After startup, when there a no topology changes, the durability service should remain fairly silent (other than some health monitoring activities), and there should be little performance impact.
Performance impact due to topology changes
Topology changes may lead to losing a master and having to select a new master. When this happens, a new master may need to be elected (see the previous section regarding this process). once a master has been elected, the master may have to acquire all the available data for the namespace from the fellows, and the fellows may have to acquire the data from the master when its state has changed.
In general, the more frequent topology changes occur, the more master changes may occur and the more alignments may be required by the durability services.
Detailed tweaks
- RequestCombine period: Whenever a durability service receives a request, the node that is supposed to answer waits for the RequestCombine period to answer the request. This allows the node to combine requests for the same data from different fellows, and align them in one go. the larger it is, the longer it takes for the answer is being sent, but the higher the chance requests can be combined.

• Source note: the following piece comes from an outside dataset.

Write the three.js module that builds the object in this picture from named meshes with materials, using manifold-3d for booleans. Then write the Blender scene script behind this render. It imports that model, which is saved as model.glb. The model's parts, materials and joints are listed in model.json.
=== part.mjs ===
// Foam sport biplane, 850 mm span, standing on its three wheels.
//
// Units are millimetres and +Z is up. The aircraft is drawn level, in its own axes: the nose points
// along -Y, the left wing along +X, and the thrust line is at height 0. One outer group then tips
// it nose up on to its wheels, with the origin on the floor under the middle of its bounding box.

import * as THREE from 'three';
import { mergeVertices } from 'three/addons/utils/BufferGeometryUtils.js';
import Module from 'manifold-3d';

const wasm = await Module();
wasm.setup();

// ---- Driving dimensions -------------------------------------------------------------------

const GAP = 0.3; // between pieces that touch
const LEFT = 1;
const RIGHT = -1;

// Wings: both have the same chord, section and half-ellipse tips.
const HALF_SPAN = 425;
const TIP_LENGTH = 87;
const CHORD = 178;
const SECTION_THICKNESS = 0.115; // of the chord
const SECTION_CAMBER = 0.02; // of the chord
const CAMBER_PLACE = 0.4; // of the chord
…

- EqualityCheck: When a durability service requests data from another durability service which happens to have the same set, then it makes no sense to send the set. When the equalityCheck feature is used, the requesting durability service will first calculate a hash over its set, and then sent the hash along with the set. The durability service that is supposed to answer the request will then also calculate a hash over its set, and only if the sets are equal then it will send back an indicator with the semantics “I have the same set as you”. In this way, the durability service will not have to align the complete data set.
Note: because this feature requires the calculation of a hash and will only save alignment over the wire when the data sets are equal, this feature will make sense in situations where the data set is potentially large and the risk of it being different (e.g., during a temporal disconnect) is low.